**Your objective**:
Extract exactly the run of lines starting at the line that holds "for sprig in" and ending at the line that holds "its imported model.", both included.

**Dataset section**:
__________________________________________________
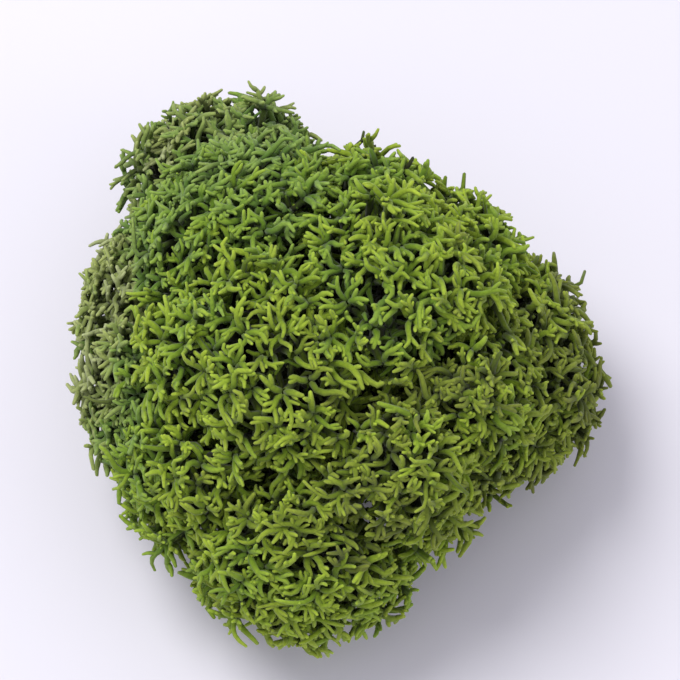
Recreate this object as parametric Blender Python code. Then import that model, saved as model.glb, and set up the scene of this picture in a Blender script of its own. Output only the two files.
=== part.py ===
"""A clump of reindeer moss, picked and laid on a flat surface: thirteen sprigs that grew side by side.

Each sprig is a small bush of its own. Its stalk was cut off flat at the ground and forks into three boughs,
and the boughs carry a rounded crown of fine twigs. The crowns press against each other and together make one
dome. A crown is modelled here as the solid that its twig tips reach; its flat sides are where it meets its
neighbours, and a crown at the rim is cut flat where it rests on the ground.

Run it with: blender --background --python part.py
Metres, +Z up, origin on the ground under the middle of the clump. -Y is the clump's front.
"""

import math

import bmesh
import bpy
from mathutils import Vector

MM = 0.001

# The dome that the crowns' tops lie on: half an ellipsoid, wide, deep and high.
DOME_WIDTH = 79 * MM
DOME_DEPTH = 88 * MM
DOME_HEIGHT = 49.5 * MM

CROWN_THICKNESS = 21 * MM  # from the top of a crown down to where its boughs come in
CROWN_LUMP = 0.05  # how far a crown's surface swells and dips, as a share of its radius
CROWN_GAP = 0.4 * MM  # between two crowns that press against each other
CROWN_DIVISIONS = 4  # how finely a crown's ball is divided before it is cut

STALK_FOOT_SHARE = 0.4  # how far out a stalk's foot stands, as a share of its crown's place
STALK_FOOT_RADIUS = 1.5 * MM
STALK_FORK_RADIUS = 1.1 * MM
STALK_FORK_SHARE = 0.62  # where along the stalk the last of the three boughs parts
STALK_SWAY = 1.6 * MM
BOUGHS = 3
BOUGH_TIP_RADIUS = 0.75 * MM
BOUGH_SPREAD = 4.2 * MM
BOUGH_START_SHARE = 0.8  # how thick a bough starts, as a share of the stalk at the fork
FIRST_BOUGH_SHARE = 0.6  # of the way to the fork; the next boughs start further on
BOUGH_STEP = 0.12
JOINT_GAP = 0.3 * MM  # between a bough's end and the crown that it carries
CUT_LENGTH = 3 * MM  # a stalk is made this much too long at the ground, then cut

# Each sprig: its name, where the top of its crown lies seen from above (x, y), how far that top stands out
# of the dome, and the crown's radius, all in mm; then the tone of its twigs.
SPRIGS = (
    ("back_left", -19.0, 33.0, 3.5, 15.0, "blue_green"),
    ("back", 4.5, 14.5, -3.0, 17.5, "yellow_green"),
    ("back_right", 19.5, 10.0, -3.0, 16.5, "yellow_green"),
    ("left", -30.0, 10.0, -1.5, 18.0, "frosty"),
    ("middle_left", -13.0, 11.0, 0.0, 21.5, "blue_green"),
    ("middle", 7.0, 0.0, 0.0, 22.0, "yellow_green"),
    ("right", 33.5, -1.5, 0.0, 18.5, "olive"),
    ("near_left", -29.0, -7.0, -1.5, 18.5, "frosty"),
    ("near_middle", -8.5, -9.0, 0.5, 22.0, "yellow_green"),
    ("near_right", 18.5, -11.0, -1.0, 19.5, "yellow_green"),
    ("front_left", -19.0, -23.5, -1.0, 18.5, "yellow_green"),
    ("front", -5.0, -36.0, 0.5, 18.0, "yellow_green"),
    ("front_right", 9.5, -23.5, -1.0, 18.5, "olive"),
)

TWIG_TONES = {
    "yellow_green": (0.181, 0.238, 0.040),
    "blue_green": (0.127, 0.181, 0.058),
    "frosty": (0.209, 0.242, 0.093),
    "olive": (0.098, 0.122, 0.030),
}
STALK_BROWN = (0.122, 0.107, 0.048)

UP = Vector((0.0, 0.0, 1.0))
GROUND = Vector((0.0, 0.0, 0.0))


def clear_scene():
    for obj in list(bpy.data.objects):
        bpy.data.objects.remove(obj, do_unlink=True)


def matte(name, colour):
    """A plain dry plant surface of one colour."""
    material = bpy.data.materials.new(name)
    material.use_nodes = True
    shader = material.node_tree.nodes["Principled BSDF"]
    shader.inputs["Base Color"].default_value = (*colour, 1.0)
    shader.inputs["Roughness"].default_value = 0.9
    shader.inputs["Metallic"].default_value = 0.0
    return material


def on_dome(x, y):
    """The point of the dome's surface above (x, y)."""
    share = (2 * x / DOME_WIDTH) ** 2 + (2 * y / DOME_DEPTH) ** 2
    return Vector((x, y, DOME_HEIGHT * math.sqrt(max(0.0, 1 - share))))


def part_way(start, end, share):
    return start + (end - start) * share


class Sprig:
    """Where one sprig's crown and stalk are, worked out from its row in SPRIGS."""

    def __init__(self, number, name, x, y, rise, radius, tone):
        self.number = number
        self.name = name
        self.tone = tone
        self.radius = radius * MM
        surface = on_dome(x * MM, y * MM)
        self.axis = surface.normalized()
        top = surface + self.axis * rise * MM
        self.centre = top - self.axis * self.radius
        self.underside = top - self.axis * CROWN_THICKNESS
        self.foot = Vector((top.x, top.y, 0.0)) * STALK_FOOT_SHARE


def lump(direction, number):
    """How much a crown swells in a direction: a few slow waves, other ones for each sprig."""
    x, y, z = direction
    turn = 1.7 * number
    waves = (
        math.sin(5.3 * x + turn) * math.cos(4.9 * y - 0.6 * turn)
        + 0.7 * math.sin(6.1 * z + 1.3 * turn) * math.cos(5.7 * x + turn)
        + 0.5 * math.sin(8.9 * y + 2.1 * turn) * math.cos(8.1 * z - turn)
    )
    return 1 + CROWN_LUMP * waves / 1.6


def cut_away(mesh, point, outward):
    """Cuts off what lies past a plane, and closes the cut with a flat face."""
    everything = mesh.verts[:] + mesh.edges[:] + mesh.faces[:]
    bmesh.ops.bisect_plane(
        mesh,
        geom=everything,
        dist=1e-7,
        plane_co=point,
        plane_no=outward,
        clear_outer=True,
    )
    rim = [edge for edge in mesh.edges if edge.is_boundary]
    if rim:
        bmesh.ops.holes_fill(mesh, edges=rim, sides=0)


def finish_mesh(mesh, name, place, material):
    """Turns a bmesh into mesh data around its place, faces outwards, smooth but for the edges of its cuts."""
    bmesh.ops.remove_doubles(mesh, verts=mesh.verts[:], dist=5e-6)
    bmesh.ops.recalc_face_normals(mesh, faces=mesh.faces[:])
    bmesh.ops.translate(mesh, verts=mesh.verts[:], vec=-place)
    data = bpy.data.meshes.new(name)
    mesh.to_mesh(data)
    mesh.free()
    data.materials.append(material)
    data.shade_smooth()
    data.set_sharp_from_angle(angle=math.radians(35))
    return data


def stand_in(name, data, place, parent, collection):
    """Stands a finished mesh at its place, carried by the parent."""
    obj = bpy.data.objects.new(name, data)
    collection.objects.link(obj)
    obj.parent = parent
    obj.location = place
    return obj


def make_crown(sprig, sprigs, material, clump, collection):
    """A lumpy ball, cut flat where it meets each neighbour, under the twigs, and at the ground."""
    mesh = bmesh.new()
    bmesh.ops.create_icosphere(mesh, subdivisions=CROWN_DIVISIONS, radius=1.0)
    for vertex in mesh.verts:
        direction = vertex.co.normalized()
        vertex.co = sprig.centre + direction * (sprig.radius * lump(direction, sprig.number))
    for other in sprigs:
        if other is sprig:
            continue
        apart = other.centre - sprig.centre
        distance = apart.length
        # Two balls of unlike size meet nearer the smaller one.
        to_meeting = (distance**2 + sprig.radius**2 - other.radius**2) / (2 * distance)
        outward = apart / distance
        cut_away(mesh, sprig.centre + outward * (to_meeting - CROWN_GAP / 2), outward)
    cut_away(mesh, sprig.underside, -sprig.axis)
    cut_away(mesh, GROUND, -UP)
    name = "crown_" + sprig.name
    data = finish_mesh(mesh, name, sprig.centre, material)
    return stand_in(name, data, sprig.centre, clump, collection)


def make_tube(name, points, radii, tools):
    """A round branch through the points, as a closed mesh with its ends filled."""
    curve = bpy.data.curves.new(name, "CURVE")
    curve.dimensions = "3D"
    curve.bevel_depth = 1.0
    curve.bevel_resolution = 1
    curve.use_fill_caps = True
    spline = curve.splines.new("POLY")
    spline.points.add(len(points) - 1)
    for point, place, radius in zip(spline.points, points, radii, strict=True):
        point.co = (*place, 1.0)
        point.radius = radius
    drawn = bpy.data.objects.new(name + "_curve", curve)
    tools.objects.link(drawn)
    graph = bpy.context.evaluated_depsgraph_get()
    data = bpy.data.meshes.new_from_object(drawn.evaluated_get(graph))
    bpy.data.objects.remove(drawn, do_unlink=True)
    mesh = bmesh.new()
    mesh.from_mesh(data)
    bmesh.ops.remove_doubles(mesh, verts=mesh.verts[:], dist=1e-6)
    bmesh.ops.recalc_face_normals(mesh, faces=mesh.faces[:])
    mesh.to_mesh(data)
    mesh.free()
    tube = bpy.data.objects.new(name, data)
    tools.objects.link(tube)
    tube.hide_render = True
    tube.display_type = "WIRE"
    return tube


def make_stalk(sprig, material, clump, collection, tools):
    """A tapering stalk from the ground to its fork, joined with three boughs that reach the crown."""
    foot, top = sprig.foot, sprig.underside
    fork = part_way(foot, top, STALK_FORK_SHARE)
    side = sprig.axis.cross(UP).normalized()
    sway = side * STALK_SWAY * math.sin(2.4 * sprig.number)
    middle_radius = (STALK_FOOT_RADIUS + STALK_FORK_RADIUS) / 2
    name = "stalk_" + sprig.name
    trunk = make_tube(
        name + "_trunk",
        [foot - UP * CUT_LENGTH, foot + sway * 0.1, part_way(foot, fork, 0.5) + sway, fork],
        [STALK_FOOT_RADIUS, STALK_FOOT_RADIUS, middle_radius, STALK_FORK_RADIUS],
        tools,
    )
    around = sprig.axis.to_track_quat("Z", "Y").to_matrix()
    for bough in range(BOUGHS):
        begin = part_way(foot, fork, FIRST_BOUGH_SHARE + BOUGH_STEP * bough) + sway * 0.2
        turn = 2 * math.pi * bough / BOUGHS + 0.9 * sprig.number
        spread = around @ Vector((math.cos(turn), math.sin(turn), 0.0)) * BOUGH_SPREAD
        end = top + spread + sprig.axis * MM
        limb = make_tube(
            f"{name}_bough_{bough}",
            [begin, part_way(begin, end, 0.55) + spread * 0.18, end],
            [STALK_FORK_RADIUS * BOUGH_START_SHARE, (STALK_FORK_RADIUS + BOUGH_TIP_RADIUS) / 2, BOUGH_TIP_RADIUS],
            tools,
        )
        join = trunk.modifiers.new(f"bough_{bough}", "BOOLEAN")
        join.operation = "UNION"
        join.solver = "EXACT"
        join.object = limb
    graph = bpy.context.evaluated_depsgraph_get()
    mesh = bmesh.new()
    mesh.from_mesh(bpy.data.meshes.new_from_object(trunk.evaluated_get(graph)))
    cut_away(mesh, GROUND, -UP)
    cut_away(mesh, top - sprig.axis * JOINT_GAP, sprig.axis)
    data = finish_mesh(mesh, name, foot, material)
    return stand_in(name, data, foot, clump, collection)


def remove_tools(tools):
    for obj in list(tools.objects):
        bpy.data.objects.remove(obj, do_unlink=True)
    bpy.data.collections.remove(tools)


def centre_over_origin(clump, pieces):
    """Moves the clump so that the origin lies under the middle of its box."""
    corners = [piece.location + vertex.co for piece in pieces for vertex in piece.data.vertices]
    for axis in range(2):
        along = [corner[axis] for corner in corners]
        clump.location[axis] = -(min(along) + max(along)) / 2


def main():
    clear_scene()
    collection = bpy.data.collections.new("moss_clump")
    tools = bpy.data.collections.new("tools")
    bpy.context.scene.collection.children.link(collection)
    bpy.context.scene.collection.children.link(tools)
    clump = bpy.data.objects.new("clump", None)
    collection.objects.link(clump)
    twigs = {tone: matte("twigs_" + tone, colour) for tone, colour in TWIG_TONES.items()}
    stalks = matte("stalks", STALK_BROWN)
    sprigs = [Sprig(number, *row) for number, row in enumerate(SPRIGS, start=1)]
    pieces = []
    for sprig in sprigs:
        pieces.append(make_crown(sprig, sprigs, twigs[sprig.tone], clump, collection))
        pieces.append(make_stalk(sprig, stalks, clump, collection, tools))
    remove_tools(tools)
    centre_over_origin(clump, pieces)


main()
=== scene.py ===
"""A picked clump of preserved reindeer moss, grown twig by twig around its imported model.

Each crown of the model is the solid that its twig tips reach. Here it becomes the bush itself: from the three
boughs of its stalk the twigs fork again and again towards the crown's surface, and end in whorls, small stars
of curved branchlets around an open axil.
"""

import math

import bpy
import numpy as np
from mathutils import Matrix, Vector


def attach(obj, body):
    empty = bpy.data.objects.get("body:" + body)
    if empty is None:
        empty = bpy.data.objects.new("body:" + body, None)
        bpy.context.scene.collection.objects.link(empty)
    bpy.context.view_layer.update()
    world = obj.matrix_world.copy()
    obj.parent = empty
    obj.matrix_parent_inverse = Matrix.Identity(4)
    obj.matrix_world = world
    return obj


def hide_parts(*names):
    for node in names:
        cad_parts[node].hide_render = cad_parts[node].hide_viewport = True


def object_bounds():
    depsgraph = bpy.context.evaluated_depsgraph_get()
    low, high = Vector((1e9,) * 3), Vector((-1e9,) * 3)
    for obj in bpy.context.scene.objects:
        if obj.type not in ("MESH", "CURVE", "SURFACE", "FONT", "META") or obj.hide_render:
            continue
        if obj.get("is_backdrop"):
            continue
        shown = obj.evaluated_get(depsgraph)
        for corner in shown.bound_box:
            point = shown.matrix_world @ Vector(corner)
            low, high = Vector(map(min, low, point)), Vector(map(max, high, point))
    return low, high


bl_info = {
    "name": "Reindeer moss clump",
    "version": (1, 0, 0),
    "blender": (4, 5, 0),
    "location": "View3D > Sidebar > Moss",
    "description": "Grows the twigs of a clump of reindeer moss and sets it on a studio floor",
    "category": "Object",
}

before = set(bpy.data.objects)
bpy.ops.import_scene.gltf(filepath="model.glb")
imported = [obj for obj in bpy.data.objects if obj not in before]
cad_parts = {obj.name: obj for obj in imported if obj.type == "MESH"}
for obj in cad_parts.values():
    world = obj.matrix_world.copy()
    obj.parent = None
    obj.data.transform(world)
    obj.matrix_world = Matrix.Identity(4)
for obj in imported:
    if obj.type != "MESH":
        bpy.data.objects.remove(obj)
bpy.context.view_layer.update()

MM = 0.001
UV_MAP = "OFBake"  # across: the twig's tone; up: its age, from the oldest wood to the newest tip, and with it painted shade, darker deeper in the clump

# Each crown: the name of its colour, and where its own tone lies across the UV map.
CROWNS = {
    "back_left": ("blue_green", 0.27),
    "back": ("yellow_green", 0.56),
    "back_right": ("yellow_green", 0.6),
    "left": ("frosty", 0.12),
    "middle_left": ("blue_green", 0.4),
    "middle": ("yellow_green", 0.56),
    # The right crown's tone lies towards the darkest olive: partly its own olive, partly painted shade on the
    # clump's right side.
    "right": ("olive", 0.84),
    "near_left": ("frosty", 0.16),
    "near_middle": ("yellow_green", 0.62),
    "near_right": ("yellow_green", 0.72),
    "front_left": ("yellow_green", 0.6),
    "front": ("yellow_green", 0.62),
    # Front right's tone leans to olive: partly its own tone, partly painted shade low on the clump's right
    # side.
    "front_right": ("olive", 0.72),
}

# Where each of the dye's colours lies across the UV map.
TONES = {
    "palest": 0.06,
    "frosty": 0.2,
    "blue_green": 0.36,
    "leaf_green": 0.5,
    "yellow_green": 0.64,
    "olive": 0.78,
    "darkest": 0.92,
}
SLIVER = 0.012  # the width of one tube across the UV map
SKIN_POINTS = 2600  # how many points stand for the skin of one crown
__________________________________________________
**The completed task**:
    for sprig in sprigs:
        pieces.append(make_crown(sprig, sprigs, twigs[sprig.tone], clump, collection))
        pieces.append(make_stalk(sprig, stalks, clump, collection, tools))
    remove_tools(tools)
    centre_over_origin(clump, pieces)


main()
=== scene.py ===
"""A picked clump of preserved reindeer moss, grown twig by twig around its imported model.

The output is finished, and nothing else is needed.